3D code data
═══
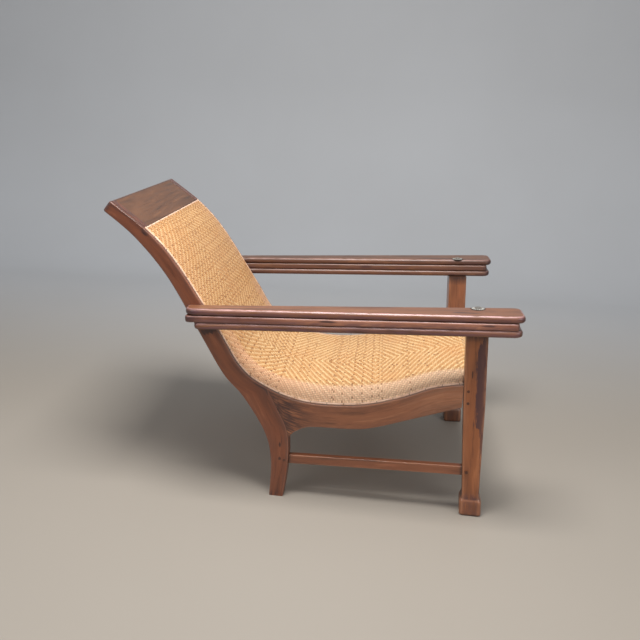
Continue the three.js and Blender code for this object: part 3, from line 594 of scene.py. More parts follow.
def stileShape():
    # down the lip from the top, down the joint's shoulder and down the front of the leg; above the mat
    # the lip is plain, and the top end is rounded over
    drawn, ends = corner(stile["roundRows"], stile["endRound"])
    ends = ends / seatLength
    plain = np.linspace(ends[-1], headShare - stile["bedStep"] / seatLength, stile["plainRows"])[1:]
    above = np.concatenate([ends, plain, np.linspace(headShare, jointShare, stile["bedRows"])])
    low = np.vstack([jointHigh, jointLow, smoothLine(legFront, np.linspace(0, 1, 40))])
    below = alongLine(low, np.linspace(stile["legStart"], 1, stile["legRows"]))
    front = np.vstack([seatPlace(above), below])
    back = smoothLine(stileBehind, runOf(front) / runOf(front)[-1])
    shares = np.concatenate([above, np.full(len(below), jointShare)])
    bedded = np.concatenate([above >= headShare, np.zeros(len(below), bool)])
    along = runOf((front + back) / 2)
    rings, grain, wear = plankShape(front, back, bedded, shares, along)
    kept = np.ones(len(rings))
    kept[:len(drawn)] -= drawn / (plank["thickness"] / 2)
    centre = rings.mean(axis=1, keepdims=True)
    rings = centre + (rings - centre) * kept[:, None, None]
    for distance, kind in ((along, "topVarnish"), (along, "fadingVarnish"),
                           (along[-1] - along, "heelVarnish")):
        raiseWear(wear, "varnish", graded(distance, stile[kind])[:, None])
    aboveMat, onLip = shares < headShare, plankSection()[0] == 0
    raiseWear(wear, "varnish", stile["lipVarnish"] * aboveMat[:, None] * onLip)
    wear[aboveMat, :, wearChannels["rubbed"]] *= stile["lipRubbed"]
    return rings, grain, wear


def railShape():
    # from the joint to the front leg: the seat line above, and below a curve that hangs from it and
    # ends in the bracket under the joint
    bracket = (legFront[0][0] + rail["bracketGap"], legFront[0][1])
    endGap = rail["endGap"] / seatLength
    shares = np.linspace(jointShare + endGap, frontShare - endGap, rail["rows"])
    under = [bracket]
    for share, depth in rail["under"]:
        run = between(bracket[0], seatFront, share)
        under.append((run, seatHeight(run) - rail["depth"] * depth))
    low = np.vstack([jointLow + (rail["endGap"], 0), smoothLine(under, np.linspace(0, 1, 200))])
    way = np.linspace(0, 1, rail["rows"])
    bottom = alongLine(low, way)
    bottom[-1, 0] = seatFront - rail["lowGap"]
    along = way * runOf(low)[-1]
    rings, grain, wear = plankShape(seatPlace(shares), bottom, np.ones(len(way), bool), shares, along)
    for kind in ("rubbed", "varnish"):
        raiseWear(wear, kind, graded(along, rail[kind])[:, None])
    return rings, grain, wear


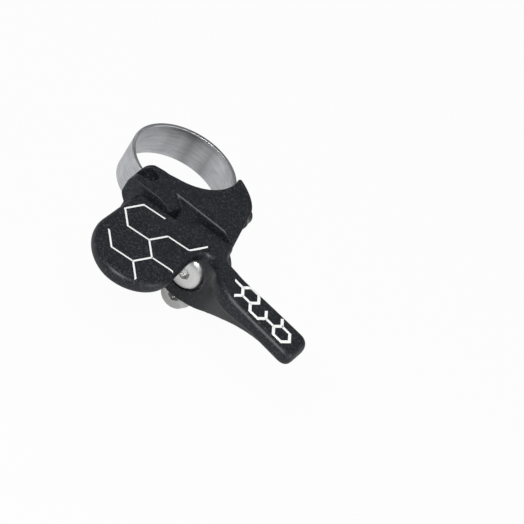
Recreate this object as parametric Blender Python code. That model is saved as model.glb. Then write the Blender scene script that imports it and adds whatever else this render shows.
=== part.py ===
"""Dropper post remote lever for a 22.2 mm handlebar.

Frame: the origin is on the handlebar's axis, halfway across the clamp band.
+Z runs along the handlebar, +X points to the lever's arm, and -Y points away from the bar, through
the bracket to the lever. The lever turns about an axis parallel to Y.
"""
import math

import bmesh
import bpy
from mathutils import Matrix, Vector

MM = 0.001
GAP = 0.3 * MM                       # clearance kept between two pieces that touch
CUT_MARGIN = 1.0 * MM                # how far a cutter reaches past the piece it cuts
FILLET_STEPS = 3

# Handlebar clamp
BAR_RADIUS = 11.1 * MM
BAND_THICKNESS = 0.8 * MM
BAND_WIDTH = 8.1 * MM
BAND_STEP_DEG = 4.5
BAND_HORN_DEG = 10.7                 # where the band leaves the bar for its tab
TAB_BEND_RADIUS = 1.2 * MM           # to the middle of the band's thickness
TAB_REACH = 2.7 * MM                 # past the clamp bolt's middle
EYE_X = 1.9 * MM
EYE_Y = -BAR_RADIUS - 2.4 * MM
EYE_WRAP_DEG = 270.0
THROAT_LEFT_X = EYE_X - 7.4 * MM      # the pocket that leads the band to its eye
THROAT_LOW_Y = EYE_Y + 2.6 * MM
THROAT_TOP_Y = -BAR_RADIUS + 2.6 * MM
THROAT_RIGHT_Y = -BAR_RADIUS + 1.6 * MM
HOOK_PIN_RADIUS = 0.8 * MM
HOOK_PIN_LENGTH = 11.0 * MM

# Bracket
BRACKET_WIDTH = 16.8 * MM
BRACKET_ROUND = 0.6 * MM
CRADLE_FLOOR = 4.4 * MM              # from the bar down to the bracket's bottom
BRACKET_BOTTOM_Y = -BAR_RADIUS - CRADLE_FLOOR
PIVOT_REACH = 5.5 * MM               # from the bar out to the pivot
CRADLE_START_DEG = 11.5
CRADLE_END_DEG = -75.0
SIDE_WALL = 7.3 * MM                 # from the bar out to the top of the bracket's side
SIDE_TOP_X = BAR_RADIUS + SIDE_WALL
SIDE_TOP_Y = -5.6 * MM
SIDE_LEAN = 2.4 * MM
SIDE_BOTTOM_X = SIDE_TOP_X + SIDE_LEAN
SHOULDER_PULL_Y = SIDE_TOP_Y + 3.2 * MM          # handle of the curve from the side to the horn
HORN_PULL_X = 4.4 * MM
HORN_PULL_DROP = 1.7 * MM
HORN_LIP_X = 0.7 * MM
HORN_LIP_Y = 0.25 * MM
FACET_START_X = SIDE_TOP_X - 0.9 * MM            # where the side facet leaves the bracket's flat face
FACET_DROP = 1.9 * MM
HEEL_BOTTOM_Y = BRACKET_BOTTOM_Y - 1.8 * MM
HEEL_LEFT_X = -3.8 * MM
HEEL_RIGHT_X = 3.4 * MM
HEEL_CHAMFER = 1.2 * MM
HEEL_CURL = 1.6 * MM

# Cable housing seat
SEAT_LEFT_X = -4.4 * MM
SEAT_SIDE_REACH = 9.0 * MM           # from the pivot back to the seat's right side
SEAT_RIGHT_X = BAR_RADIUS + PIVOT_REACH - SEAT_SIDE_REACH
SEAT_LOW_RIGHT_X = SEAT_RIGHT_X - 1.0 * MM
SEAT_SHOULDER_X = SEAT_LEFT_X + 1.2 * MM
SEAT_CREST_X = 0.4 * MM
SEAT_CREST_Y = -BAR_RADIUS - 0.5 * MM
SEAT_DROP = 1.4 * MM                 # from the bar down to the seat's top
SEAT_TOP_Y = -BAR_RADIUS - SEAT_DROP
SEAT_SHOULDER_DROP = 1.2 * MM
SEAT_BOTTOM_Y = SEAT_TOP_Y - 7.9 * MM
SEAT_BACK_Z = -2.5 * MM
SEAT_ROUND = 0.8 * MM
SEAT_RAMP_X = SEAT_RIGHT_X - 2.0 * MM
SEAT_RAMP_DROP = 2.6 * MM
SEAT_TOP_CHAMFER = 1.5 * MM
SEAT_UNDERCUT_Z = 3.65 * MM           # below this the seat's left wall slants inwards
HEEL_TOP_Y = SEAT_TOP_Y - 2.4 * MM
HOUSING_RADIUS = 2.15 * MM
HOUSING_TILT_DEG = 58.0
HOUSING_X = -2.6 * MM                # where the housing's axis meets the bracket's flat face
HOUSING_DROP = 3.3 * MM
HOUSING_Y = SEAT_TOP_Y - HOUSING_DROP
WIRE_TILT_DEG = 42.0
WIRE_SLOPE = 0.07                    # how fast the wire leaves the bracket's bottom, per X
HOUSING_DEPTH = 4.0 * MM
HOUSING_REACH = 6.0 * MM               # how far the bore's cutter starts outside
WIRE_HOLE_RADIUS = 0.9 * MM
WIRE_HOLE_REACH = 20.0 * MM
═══
=== WHAT THIS TASK INVOLVES ===
How many lines in the data contain the string "Blender"? Respond with the number only.

=== CORRECT OUTPUT ===
2